I am working on solving Poisson's eq. $\Delta u = -f$ using conjugate gradient method. I am using scipy's linalg.cg function. In this problem, the source function $f$ changes slightly in each iteration, after which I want to solve the equation again. Given that I know that the old solution is close to the current one, how can I use the old solution to create a good preconditioner? That is if $\Delta u_{0} = -f_{0}$ and $\mid f_{0} - f_{1} \mid << 1$, how can I find a good precondition matrix for $\Delta u_{1} = -f_{1}$ for the conjugate gradient method?

  • 4
    $\begingroup$ Would using $u_0$ as your new starting guess when solving for $u_1$ speed up convergence? $\endgroup$ Commented Apr 19, 2023 at 3:20
  • 1
    $\begingroup$ I'd try using u0 as a deflation space/preconditioner. $\endgroup$ Commented Apr 19, 2023 at 12:55
  • 3
    $\begingroup$ @OmerPaz Do you have problems to store a matrix of size $A$? If not, I would rather precompute + store the LU decomposition.
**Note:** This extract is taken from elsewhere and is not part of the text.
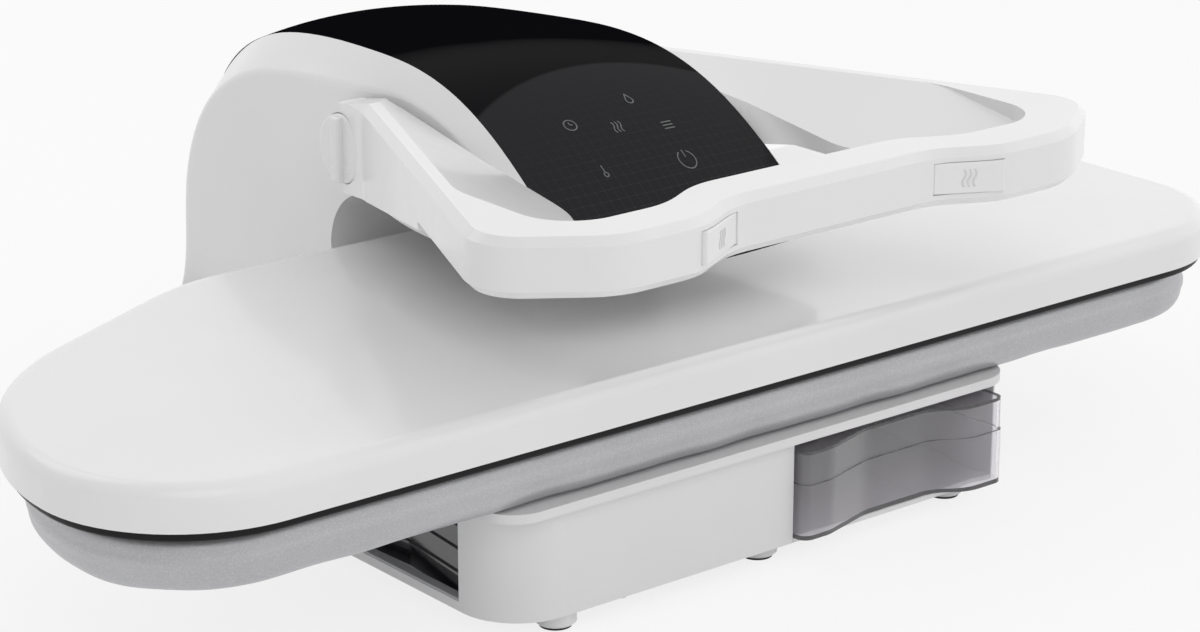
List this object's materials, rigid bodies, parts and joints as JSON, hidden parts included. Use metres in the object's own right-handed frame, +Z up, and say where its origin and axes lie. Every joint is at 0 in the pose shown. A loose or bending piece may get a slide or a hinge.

A preconditioner in this case would be non-sense. $\endgroup$
    – ConvexHull
    Commented Apr 19, 2023 at 13:36
  • 3
    $\begingroup$ @OmerPaz I am not an expert, but you may search the topic of "krylov subspace recycling". But I am not quite sure how you could use that with Scipy. $\endgroup$
    – Laurent90
    Commented Apr 20, 2023 at 15:29
  • 1
    $\begingroup$ You can just set the initial guess to the previous solution. Just make sure that the stopping criterion for the implementation of CG that you use is independent of the initial guess so that you may stop earlier. $\endgroup$
    – lightxbulb
    Commented Apr 20, 2023 at 17:37

1 Answer 1


I will give a short answer considering the LU decomposition instead (see Omer Paz comment)

First of all, we want to solve the following system

$$ \mathbf{A}\vec{x}=\vec{b}. $$

Suppose you are able to store a matrix of size $A$ and your system only changes by (many) different right hand sides $\vec{b}_1,\vec{b}_2, ...,\vec{b}_N$.

A first (naive) idea would be to precompute $\mathbf{A}^{-1}$ and store it, in order to perform (Algorithm 1)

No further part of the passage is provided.